Source material

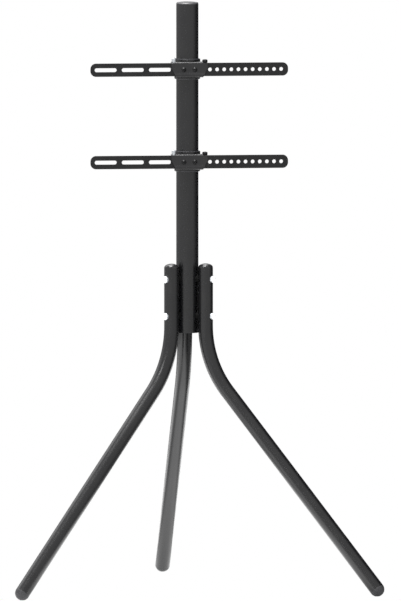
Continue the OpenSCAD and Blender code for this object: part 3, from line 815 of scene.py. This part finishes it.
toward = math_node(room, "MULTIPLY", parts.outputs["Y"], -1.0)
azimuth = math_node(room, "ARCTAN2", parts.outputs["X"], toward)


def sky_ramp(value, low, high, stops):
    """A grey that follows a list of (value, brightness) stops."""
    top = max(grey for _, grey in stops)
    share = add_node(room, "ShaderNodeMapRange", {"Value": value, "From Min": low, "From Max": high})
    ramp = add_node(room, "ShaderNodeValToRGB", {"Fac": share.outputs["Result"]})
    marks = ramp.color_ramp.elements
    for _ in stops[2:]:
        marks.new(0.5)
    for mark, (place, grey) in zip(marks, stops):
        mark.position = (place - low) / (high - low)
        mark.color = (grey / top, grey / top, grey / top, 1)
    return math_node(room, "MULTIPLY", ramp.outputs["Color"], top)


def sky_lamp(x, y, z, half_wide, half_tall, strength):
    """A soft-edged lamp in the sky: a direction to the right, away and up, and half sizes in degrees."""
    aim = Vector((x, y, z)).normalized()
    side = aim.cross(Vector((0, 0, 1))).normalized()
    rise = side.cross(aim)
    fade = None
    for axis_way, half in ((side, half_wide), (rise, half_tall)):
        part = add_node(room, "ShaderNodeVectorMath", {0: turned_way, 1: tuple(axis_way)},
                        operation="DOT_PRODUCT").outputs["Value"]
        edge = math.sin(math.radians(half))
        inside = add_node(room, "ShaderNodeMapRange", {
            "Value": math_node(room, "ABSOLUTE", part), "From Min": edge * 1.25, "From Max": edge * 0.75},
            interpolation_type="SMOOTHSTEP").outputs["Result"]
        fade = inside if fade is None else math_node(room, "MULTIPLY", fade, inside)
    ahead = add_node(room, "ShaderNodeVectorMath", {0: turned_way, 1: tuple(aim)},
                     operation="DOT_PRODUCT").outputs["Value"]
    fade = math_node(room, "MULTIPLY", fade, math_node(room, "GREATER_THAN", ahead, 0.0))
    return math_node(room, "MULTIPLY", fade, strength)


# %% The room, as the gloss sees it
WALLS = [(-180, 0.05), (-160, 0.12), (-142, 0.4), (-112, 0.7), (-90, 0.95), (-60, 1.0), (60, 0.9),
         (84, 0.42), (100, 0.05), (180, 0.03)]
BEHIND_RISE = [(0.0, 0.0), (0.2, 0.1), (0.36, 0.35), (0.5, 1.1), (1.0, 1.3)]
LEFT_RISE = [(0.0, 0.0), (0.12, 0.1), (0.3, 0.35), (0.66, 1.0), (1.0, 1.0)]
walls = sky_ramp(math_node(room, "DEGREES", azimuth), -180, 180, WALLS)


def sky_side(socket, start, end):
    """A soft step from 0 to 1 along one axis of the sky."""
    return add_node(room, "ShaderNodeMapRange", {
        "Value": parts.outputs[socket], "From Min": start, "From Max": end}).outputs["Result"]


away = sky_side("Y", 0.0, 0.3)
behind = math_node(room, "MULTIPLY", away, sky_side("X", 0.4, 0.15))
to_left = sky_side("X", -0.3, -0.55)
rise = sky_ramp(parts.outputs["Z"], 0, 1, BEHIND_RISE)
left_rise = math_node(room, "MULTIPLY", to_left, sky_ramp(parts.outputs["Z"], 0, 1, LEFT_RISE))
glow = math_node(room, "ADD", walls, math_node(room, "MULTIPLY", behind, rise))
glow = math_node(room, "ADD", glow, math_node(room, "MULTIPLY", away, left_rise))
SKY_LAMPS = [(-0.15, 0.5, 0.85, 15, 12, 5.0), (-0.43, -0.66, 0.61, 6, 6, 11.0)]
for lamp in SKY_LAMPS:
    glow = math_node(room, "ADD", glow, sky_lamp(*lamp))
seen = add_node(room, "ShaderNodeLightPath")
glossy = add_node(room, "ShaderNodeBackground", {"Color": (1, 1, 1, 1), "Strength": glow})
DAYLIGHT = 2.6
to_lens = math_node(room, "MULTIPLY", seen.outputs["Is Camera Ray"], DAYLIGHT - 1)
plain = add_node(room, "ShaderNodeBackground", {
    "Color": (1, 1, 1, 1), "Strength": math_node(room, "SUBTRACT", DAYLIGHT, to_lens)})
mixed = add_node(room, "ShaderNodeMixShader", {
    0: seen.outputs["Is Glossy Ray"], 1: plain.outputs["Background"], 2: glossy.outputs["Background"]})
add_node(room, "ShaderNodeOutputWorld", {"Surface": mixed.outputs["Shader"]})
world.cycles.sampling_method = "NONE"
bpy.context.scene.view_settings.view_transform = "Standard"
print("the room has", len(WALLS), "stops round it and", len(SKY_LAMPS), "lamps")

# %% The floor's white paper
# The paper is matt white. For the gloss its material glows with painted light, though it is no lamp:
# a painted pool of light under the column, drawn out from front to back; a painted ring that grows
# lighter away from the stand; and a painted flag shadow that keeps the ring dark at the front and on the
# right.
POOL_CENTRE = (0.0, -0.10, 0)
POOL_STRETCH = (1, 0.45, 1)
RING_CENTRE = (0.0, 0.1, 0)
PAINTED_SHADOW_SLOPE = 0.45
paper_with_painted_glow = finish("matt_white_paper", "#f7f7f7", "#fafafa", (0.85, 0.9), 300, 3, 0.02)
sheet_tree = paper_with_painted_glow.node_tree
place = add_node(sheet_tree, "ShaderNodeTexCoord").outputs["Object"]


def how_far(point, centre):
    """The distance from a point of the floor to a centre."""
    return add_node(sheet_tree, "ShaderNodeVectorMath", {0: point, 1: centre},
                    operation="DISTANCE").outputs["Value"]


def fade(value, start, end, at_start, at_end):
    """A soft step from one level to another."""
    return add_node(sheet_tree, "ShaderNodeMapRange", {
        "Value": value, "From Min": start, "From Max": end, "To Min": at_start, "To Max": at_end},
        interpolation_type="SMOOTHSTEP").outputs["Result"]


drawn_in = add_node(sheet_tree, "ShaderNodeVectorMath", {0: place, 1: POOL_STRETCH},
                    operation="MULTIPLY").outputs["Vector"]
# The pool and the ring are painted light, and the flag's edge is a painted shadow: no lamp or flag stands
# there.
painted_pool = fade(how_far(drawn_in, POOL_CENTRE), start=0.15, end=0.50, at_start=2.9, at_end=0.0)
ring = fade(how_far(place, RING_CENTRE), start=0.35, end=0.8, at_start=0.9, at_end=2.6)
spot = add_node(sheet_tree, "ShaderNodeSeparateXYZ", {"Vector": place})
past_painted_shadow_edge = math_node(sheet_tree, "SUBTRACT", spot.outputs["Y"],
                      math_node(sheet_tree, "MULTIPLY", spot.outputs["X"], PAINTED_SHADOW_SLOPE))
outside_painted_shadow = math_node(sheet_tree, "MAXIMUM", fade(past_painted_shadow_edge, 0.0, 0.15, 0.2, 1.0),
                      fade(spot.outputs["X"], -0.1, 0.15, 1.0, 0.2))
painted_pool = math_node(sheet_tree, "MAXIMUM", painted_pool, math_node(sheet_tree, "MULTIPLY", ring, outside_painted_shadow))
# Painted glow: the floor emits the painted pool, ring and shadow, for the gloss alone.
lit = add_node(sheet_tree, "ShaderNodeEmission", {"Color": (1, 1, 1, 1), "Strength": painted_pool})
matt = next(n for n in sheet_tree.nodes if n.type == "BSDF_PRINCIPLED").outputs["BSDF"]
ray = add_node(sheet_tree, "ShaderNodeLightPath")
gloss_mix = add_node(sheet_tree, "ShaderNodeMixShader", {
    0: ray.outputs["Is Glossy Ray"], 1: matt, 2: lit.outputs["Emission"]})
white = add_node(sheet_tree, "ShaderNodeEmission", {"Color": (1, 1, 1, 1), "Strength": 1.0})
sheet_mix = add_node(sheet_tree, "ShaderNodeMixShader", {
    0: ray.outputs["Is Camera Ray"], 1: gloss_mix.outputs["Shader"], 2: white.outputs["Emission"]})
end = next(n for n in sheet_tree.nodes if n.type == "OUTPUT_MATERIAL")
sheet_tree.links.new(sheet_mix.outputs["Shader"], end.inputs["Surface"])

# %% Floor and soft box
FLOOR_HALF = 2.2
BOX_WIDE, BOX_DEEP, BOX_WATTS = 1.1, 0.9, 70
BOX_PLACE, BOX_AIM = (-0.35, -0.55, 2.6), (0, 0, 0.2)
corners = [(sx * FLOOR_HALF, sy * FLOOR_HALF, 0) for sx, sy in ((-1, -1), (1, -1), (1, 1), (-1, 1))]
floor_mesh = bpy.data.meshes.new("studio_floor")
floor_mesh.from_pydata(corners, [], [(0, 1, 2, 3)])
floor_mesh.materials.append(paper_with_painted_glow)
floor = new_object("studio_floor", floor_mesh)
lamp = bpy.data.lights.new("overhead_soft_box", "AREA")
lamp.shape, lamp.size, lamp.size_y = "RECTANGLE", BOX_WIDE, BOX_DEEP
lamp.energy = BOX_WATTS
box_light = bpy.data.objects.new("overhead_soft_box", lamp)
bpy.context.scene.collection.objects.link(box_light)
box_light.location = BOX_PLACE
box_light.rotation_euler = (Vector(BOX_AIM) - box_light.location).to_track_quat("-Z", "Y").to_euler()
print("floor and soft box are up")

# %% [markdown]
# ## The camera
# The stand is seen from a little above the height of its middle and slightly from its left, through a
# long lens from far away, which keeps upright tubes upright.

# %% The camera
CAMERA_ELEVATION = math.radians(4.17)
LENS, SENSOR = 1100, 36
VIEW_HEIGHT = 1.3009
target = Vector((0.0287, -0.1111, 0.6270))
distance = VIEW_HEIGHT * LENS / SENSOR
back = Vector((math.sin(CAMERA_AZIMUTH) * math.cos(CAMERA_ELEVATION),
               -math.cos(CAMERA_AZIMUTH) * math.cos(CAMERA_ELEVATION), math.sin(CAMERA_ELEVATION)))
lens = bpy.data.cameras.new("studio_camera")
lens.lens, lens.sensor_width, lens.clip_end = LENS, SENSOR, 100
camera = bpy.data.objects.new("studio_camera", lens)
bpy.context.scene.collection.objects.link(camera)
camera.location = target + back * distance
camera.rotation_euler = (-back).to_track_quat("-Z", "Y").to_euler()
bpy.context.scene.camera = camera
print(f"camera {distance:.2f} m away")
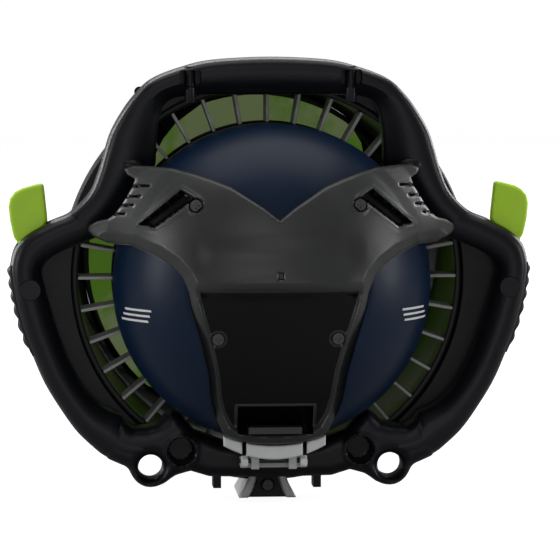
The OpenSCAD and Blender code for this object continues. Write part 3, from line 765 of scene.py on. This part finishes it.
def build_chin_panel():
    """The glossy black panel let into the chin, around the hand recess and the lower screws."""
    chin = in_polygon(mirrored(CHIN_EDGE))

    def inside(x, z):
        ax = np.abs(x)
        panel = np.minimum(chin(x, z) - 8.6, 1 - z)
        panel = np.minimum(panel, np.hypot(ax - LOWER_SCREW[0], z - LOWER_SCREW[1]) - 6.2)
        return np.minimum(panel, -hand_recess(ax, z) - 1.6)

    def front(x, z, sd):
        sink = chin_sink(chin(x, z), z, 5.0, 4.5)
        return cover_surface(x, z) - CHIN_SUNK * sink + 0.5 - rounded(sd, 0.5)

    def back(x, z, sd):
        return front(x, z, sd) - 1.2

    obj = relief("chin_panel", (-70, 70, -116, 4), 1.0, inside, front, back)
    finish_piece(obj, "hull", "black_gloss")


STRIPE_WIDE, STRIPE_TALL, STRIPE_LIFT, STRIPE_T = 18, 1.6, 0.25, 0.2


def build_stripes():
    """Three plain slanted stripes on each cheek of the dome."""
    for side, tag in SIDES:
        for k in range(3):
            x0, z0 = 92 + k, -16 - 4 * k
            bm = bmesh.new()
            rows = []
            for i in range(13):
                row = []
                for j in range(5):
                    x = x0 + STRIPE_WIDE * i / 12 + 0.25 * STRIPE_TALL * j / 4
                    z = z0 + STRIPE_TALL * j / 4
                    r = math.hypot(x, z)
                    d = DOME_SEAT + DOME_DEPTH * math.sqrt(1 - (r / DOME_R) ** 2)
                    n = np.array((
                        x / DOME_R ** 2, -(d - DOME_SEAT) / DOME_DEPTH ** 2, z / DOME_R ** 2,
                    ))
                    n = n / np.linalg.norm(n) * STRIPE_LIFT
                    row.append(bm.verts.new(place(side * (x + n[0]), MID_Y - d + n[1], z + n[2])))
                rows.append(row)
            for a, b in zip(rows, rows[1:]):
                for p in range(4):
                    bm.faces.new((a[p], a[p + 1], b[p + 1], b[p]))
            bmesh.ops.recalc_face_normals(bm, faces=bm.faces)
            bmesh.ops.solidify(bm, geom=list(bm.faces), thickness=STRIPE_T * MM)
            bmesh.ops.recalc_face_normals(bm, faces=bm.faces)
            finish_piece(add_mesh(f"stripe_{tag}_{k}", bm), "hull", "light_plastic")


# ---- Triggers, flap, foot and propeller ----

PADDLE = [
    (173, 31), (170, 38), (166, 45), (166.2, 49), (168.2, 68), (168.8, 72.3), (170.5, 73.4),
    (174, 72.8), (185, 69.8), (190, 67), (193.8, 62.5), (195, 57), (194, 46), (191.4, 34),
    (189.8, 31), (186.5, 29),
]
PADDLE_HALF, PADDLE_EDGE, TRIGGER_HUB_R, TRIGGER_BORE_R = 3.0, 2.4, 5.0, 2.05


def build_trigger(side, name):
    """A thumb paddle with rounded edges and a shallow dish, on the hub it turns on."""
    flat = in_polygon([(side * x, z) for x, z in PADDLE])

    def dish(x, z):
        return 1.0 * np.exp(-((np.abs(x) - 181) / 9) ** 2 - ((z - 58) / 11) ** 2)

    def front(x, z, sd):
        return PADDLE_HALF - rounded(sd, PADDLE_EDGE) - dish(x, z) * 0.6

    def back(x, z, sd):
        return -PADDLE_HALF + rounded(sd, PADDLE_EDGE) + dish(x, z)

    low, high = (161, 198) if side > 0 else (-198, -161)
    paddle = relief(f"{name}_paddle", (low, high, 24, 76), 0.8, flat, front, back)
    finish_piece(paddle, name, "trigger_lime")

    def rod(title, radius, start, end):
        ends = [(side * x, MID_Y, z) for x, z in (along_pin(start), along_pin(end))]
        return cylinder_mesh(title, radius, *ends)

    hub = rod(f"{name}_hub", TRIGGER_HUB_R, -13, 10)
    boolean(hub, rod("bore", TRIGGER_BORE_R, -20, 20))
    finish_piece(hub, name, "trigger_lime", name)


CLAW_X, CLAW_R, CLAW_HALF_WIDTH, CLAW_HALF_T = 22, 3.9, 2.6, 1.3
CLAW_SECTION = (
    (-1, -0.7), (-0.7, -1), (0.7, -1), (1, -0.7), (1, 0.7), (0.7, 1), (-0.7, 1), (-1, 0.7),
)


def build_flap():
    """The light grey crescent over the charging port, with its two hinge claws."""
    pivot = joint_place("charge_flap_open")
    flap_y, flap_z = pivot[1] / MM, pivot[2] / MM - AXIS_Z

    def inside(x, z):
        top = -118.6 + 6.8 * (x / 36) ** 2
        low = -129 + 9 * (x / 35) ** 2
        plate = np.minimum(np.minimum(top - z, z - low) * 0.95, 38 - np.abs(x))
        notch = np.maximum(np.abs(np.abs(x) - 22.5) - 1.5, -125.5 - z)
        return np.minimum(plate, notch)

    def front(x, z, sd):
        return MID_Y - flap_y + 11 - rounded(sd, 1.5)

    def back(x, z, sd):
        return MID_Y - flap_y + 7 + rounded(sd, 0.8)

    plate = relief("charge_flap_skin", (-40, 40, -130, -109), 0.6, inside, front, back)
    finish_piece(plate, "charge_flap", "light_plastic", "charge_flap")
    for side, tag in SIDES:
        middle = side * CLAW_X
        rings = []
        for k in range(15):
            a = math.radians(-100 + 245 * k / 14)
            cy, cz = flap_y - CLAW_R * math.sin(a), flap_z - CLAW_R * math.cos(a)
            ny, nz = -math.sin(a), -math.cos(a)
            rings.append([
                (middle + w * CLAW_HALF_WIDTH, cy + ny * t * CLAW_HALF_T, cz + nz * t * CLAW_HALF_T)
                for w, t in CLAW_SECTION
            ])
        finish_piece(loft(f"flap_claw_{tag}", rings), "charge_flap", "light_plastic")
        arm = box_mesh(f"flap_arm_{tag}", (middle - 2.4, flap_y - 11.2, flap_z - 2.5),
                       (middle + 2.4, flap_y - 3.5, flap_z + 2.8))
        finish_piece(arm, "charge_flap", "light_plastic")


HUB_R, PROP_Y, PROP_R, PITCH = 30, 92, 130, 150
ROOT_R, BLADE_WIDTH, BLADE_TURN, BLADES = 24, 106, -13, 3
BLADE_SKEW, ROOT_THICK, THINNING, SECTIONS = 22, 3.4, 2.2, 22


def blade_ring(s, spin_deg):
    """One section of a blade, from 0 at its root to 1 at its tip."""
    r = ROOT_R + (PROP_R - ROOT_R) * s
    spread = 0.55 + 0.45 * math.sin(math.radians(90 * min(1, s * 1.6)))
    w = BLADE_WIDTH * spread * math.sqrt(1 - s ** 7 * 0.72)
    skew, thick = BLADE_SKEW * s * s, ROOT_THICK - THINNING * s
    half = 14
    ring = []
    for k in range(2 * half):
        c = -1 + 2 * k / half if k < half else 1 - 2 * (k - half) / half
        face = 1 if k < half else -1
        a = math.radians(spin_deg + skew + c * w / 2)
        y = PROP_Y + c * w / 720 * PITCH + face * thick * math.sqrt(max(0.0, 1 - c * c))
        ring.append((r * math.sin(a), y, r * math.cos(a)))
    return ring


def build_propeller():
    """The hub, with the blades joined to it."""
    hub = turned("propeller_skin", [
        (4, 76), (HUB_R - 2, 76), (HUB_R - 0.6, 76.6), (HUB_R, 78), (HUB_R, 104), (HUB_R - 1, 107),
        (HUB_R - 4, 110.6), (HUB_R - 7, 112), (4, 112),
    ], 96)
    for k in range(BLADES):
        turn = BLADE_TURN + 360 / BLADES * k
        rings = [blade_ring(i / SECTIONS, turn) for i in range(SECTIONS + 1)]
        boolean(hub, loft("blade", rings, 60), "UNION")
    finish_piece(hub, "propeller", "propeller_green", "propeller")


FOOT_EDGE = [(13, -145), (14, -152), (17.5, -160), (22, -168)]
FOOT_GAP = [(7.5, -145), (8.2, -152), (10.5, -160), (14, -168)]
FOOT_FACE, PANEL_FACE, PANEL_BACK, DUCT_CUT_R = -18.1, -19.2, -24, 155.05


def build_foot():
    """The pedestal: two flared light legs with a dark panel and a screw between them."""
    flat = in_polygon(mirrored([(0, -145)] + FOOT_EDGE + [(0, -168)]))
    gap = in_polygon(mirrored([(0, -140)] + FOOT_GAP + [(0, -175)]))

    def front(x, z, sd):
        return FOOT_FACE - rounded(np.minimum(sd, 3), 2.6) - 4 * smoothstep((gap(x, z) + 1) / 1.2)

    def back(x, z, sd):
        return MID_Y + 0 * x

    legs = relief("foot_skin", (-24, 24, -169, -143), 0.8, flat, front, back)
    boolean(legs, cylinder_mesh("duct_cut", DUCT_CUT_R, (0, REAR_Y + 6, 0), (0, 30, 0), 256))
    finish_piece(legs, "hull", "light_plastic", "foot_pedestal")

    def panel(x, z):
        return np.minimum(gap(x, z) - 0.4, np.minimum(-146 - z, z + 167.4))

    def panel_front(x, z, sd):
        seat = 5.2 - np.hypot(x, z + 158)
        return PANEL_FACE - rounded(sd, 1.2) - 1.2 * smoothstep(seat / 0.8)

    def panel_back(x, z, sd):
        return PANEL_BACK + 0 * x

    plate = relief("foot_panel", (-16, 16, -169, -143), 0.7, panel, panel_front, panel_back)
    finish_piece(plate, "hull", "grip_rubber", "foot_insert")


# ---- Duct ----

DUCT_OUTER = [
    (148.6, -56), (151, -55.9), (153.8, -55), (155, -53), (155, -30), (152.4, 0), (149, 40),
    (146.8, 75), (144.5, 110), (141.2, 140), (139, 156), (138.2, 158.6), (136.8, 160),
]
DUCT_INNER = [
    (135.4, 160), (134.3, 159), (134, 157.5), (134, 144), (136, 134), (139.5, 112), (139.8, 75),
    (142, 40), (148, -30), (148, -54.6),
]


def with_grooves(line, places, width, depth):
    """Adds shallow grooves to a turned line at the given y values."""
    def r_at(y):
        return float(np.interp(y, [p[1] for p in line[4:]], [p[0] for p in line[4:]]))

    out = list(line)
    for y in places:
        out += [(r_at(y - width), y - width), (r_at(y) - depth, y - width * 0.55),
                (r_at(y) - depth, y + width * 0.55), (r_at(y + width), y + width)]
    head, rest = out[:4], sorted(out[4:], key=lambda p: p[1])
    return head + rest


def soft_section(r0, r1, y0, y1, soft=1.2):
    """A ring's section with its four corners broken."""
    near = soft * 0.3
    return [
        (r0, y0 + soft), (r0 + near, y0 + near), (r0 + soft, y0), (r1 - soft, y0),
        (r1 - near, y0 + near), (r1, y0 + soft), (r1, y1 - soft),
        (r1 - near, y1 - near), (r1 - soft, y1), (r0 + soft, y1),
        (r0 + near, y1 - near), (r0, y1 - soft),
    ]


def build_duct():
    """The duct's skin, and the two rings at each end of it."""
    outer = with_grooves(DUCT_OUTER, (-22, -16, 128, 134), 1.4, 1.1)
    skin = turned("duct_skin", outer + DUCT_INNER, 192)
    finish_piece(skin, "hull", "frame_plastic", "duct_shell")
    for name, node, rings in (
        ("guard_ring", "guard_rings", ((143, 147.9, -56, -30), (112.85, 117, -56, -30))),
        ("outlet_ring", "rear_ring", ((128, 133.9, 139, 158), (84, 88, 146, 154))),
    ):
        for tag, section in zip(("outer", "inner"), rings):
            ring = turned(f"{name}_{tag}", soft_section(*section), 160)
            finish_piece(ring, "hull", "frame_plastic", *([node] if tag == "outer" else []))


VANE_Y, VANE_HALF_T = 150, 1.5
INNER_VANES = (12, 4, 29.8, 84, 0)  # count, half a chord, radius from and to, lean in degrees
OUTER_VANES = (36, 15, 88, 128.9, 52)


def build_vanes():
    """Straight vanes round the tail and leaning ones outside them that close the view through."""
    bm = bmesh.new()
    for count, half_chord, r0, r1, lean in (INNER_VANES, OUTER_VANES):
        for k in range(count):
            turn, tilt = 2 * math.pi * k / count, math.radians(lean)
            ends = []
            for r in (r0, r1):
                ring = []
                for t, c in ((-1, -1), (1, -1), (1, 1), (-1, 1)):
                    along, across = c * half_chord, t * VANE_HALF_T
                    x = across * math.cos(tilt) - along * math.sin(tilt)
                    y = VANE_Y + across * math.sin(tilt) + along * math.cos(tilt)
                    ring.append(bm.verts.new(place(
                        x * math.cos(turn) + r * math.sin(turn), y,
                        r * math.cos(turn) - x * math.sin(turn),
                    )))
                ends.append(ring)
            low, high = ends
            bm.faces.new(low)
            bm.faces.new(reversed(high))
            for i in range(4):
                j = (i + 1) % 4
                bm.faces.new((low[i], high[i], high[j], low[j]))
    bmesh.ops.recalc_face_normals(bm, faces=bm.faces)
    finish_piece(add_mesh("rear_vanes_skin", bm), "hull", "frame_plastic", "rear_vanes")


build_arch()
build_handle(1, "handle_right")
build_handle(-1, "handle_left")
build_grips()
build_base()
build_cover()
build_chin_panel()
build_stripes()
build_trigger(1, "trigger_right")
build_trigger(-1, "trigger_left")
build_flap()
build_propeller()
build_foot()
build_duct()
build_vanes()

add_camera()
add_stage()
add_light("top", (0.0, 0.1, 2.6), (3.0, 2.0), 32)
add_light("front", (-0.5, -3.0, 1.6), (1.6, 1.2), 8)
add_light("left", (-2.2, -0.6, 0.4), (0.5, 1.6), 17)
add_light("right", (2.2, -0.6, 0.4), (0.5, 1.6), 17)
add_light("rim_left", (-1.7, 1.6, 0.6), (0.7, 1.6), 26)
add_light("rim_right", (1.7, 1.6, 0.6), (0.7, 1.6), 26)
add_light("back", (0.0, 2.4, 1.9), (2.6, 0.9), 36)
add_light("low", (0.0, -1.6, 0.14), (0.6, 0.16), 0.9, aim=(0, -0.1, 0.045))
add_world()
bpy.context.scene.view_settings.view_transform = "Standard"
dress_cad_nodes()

Given problem
As listed above, the lines from the line with "The OpenSCAD and Blender code for this object continues." to the line with "STRIPE_WIDE, STRIPE_TALL, STRIPE_LIFT, STRIPE_T" are to be echoed exactly, with both ends included and nothing added.

Correct output
The OpenSCAD and Blender code for this object continues. Write part 3, from line 765 of scene.py on. This part finishes it.
def build_chin_panel():
    """The glossy black panel let into the chin, around the hand recess and the lower screws."""
    chin = in_polygon(mirrored(CHIN_EDGE))

    def inside(x, z):
        ax = np.abs(x)
        panel = np.minimum(chin(x, z) - 8.6, 1 - z)
        panel = np.minimum(panel, np.hypot(ax - LOWER_SCREW[0], z - LOWER_SCREW[1]) - 6.2)
        return np.minimum(panel, -hand_recess(ax, z) - 1.6)

    def front(x, z, sd):
        sink = chin_sink(chin(x, z), z, 5.0, 4.5)
        return cover_surface(x, z) - CHIN_SUNK * sink + 0.5 - rounded(sd, 0.5)

    def back(x, z, sd):
        return front(x, z, sd) - 1.2

    obj = relief("chin_panel", (-70, 70, -116, 4), 1.0, inside, front, back)
    finish_piece(obj, "hull", "black_gloss")


STRIPE_WIDE, STRIPE_TALL, STRIPE_LIFT, STRIPE_T = 18, 1.6, 0.25, 0.2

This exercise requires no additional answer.